Columbia River fly fishers are a bit nuts LINK :-
the link has more
Thank you Commissar Fisher. 😉
A little bit more about a different “Einstein” Congo African Grey Parrot [ Psittacus erithacus ] from HIS website. He was hatched 15th June ’97 in Texas & his servants [Marcia & Jeff – who he thinks of as parrots it seems] were unsure of his sex until recently. Taken from HIS FAQs PAGE note that they refer to him as “her” sometimes – I assume the FAQs were edited at different times as the struggled with Einstein’s identity! 🙂
And this is the really interesting question from the FAQ. I question the use of the term “understand”! We can attend to his responses to auditory & visual stimuli from his fellow ‘parrots’ [Marcia & Jim] & also their conversations & discuss it without the term “understand”, but we can never know what HE is attending to in total [clever Hans etc]. Also reports from Marcia/Jim are biased.
I wonder if kakapos can be taught to talk?
I’m not a kakapologist, but Sirocco the kakapo [in video below] seems to be almost monosyllabic – the Charlie Watts of the parrot world. The male courtship is a booming call in season** to attract females to their lekking court so I don’t think kakapos have invested in a wide lexicon of vocals – in a rock band they’d be the drummers smashing the kit & blowing it up at the end [a Keith Moon trick].
** “In season” seems to be a few months every FIVE years for pity sake!
I didn’t think that they’d be much interested (if one can use that word)in mimicry. They are sui generis. However Charlie Watts’ resemblance to a kakapo is uncanny, and his nose serves as a beak.
🙂 He avoids wearing green to reduce the chance of the uncanny resemblance being widely noticed. Sui Generis was great on bass until that unfortunate ‘incident’ cut short her career, but she’s being let out soon.

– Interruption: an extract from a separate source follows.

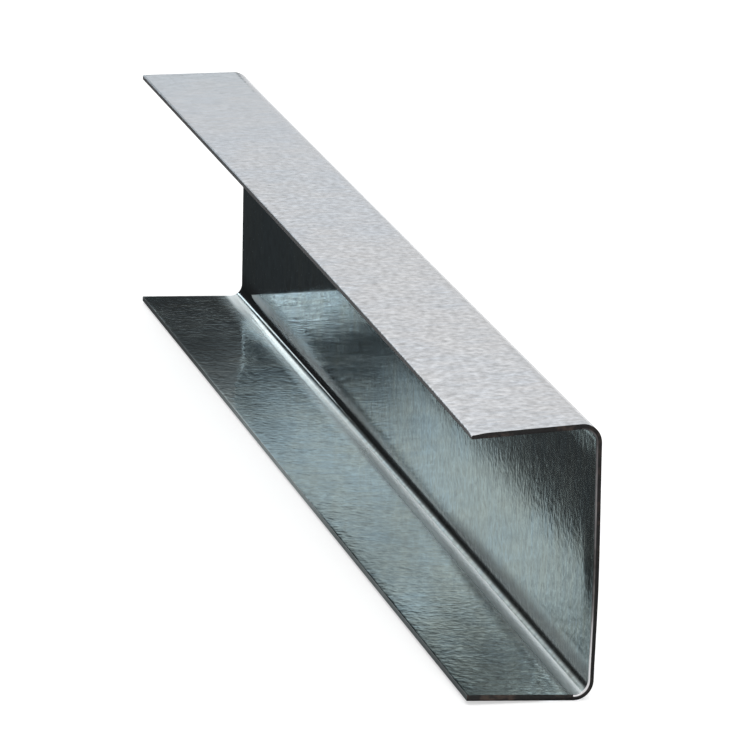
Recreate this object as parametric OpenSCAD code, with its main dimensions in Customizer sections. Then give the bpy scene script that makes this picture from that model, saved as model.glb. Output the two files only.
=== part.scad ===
// Plain cold-formed channel purlin: one strip of galvanised sheet, folded twice and cut to length.
// The piece lies on its bottom flange, with its open side towards -Y and its web upright at +Y.
// The origin is on the floor, at the middle of the length and of the flange width.

/* [Section] */
// Height of the web, over the outside faces of both flanges
web_h = 100; // [60:1:300]
// Width of each flange, from the back of the web to the free edge
flange_w = 46; // [25:0.5:100]
// Thickness of the sheet
sheet_t = 2; // [1:0.1:4]
// Inner radius of both bends
bend_r = 5; // [1:0.5:8]
// Radius that slitting leaves on the corners of both free edges
slit_edge_r = 0.3; // [0.1:0.05:0.45]

/* [Stock] */
// Length of the piece between its two cut ends
length = 600; // [100:10:6000]

/* [Hidden] */
$fn = 96;

galvanised = [0.62, 0.65, 0.67];
// The sheet keeps its thickness round a bend, so both faces share one centre
bend_outer_r = bend_r + sheet_t;
// Back of the web and tips of the flanges, across the section
back_y = flange_w / 2;
tip_y = -flange_w / 2;
// Line where the flat of each flange runs into its bend
flat_end_y = back_y - bend_outer_r;

// The section is drawn across the length: its first axis is Y of the piece and its second is Z.

// Quarter ring of sheet from the flange up to the web, about the bend's centre
module bend_section() {
    translate([flat_end_y, bend_outer_r])
        intersection() {
            difference() {
                circle(r = bend_outer_r);
                circle(r = bend_r);
            }
            translate([0, -bend_outer_r])
                square(bend_outer_r);
        }
}

// Flat of the bottom flange, with both corners of its free edge slightly rounded
module flange_section() {
    translate([tip_y + slit_edge_r, 0])
        square([flat_end_y - tip_y - slit_edge_r, sheet_t]);
    translate([tip_y, slit_edge_r])
        square([slit_edge_r, sheet_t - 2 * slit_edge_r]);
    for (corner_z = [slit_edge_r, sheet_t - slit_edge_r])
        translate([tip_y + slit_edge_r, corner_z])
            circle(r = slit_edge_r);
}

// Flat of the web, between the two bends
module web_section() {
    translate([back_y - sheet_t, bend_outer_r])
        square([sheet_t, web_h - 2 * bend_outer_r]);
}

// The lower bend and flange
module folded_side() {
    bend_section();
    flange_section();
}

// Whole strip, folded: the upper side mirrors the lower one about mid-height
module channel_section() {
    web_section();
    folded_side();
    translate([0, web_h])
        mirror([0, 1])
            folded_side();
}

module channel() {
    color(galvanised)
        translate([-length / 2, 0, 0])
            rotate([90, 0, 90])
                linear_extrude(height = length)
                    channel_section();
}

channel();
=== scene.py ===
import math
import bmesh
import bpy
from mathutils import Matrix, Vector, noise


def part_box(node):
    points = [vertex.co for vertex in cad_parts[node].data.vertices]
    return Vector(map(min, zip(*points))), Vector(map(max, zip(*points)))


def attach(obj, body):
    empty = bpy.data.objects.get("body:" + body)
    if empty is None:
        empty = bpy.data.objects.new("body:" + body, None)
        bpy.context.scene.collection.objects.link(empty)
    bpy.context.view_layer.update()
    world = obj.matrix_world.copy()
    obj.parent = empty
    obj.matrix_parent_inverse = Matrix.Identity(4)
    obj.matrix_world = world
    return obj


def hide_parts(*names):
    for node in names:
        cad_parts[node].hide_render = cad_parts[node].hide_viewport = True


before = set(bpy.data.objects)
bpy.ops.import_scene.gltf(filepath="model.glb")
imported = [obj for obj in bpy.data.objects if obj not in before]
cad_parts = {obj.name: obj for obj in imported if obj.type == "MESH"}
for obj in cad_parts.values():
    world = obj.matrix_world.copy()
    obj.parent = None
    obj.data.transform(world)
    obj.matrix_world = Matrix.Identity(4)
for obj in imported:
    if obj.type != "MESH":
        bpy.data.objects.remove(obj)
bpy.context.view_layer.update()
scene = bpy.context.scene
MM = 0.001

# The true section, read from the frame and from the sheet that it is folded from

low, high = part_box("channel")
FAR_X, TIP_Y, FLOOR_Z = low
NEAR_X, BACK_Y, TOP_Z = high
LENGTH = NEAR_X - FAR_X
FLANGE = BACK_Y - TIP_Y
WEB = TOP_Z - FLOOR_Z
MID_Y = (BACK_Y + TIP_Y) / 2
MID_Z = (TOP_Z + FLOOR_Z) / 2
SHEET = 2 * MM
BEND_R = 5 * MM
OUTER_R = BEND_R + SHEET
BEND_Y = BACK_Y - OUTER_R
LOW_BEND_Z = FLOOR_Z + OUTER_R
TOP_BEND_Z = TOP_Z - OUTER_R

# How fine the strip's mesh is, and how its edges are rounded

BEND_STEPS = 16
WEB_CUTS = 31
FLANGE_CUTS = 15
LENGTH_CUTS = 149
# Extra rings close to the near cut and to the free edges, for what the shear did there
CORNER_RINGS = (1 * MM, 2.2 * MM, 3.6 * MM)
EDGE_R = 0.2 * MM
EDGE_STEPS = 2
SLIT_R = 0.5 * MM
ROLLED_R = 0.6 * MM
ROLLED_STEPS = 3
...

Even if he doesn’t wear green, as soon as he opens his mouth and vocalizes, it’s a giveaway, he’s a kakapo.
By the way, is “kakapologist” your coinage? It certainly should be the official designation for those who study and care for kakapos. It’s a word bursting with puns. I see that the name “kakapo” comes from the Maori, meaning “night kaka.” I don’t know Maori, but I’d doubt that our “kaka” and their “kaka” are cognate (or calques?) in any way; however, to someone for whom “kaka” hearkens back to the Greek, the punning begins. Then one has “kaka” + “apologist,” so kakapologist can not only designate one who studies kakapos, but an apologist for kaka, or even an apologist for kakapos.
Yes, my coinage. I saw “apologist” jutting out of there & was unjustly proud of that bit of serendipity.
The “kaka” Greek origin I didn’t know – though I do have “cack”, “cac” & “kak” from Latin & the Irish-English of my youth [cack-handed]. Manx has it too, though I don’t know how they spell it & a Dutch friend understood the term immediately I recall.
Not unjustly proud, but justly. It’s the kind of complex wordplay that not only tickles the funny bone but stimulates and challenges the language areas of the brain, makes one think about language in a productive way as well as being amusing – (word)play in the best sense of the word for homo ludens!
Kakka — ancient Greek for excrement, but checking the wonderful book by Carl Darling Buck, “A Dictionary of Selected Synonyms in the Principal Indo-European Languages,” I find that this is a broader (proto)Indo=European word (a ‘nursery word’ as in baby talk), found in one form or another in many IE languages, and not necessarily derived from Greek or Latin.